A Defensoria Pública da Bahia também se manifestou. Enviou representantes para conversarem com Paulo Sérgio. E, em matéria publicada no site da Defensoria, explica: “Paulo Sérgio é réu primário, vive nas ruas desde criança, apesar de ter residência em Cajazeiras 11. Tem seis irmãos, é analfabeto e já vendeu doces e balas dentro de ônibus”. O defensor público Rodrigo Assis, foi além: “não é possível conceber a devida justiça neste caso sem uma ação por danos morais. As imagens confirmam o abuso no exercício da informação e da manifestação do pensamento da repórter”, disse. E a matéria completa, referindo-se ao trabalho da “repórter” da Band: de acordo com a defensora pública, a reportagem utilizou a imagem do acusado para humilhá-lo, achincalhá-lo, expô-lo ao ridículo, apenas com o intuito de utilizá-lo em uma tentativa de angariar audiência, de forma sensacionalista, às custas da violação da sua dignidade”.

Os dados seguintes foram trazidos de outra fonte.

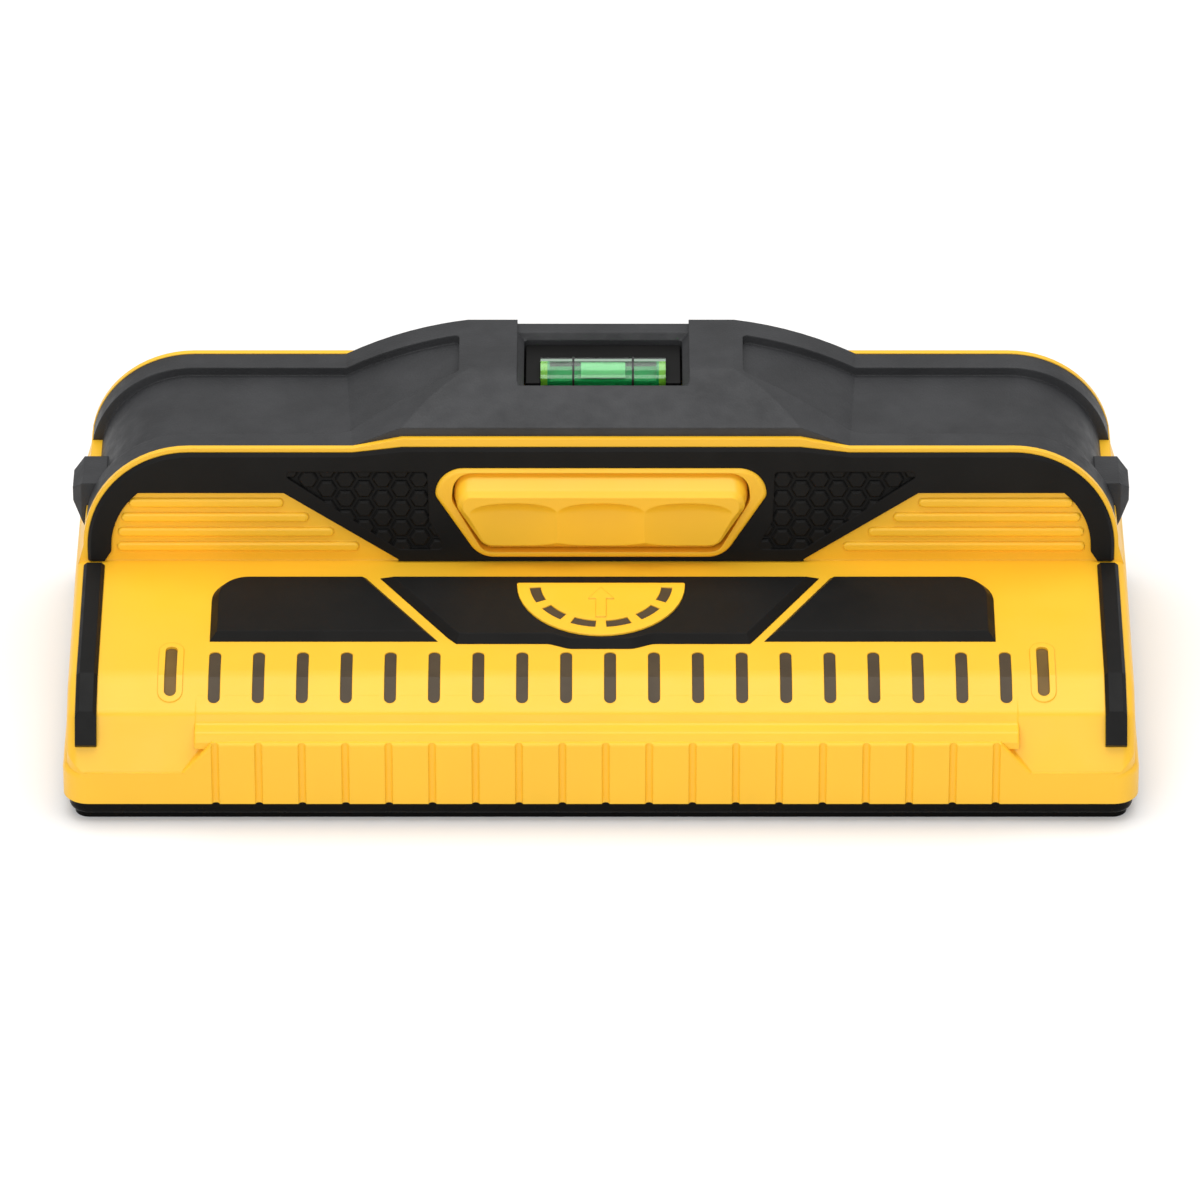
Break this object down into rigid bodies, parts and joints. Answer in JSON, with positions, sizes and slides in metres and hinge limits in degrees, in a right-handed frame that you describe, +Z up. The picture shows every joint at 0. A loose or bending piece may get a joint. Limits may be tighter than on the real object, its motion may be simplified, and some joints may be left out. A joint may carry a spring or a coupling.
{
  "type": "wall scanner with level vial",
  "caption": "Wide handheld wall scanner with a row of indicator windows, a notched ruler edge, a grip with a built-in level vial, and a push button on the front.",
  "frame": {"origin": "middle of the base, on the surface that the tool stands on", "axes": "+X along the tool to the user's right, +Y away from the user, +Z up"},
  "size_m": [0.2486, 0.113, 0.0713],
  "materials": {
    "shell_yellow": "satin moulded",
    "button_yellow": "satin moulded",
    "base_black": "semi-gloss",
    "glide_black": "semi-gloss, low friction",
    "screw_steel": "zinc plated",
    "grip_rubber": "fine grained",
    "trim_black": "satin",
    "deck_black": "matte, fine texture",
    "vial_acrylic": "clear polished",
    "cap_green": "polished",
    "vial_green": "tinted liquid",
    "bubble_clear": "clear",
    "ring_black": "printed line",
    "switch_black": "matte",
    "lens_smoke": "smoked translucent",
    "lens_amber": "amber translucent",
    "board_green": "solder mask",
    "led_white": "clear resin",
    "copper": "bare copper",
    "cell_jacket": "plain jacket",
    "contact_steel": "nickel plated"
  },
  "bodies": {
    "housing": {"main_shell": "shell_yellow", "base_plate": "base_black", "glide_pad": "glide_black", "base_screws": "screw_steel", "top_grip": "grip_rubber", "side_pad_left": "grip_rubber", "side_pad_right": "grip_rubber", "vial_cradle": "trim_black", "vial_tube": "vial_acrylic", "vial_end_caps": "cap_green", "vial_liquid": "vial_green", "vial_rings": "ring_black", "front_bezel": "trim_black", "button_surround": "shell_yellow", "button_switch": "switch_black", "switch_board": "board_green", "deck_pad_left": "deck_black", "deck_pad_right": "deck_black", "deck_pad_centre": "deck_black", "dial_insert": "shell_yellow", "dial_windows": "lens_smoke", "led_windows": "lens_smoke", "outer_windows": "lens_amber", "corner_strip_right": "trim_black", "corner_strip_left": "trim_black", "main_board": "board_green", "board_screws": "screw_steel", "leds": "led_white", "sensor_plates": "copper", "board_chips": "switch_black", "buzzer": "switch_black", "battery_tray": "base_black", "batteries": "cell_jacket", "battery_contacts": "contact_steel"},
    "button": {"power_button": "button_yellow", "switch_plunger": "switch_black"},
    "bubble": {"vial_bubble": "bubble_clear"},
    "door": {"battery_door": "shell_yellow"}
  },
  "joints": [
    {"name": "button_press", "type": "slide", "parent": "housing", "child": "button", "axis": [0, 0.9954, -0.0958], "range_m": [0, 0.0015], "stiffness_N_per_m": 800},
    {"name": "bubble_slide", "type": "slide", "parent": "housing", "child": "bubble", "axis": [1, 0, 0], "range_m": [-0.007, 0.007], "stiffness_N_per_m": 0.5},
    {"name": "door_hinge", "type": "hinge", "parent": "housing", "child": "door", "pos_m": [0, 0.0519, 0.0396], "axis": [-1, 0, 0], "range_deg": [0, 80]}
  ]
}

É importante destacar, em meio a todo o debate que esse caso gerou, que não é uma situação isolada. Em nenhum sentido. Brasileiros pobres, ignorantes e desdentados, abandonados durante toda a vida pelo Estado, são diariamente tratados por este como causa – e não consequência – da exclusão. São tratados como inapropriados e indesejados, quando, na verdade, quem é inapropriado a eles é o Estado, que age violentamente em parceria com a mídia dominante. Mídia essa afirmada por um modelo de comunicação que o Estado brasileiro em pouco ou nada tem agido para modificar. Nesse círculo vicioso, quem acaba destruído é Paulo Sérgio, enquanto quem deveria ter esse destino é o modelo da exclusão. Não é a culpa ou inocência de Paulo Sérgio que está aqui em questão, mas o simbolismo da atitude da “repórter” como exposição caricata do tipo de jornalismo gerado pelo modelo midiático aristocrático que o Estado brasileiro segue aceitando como natural.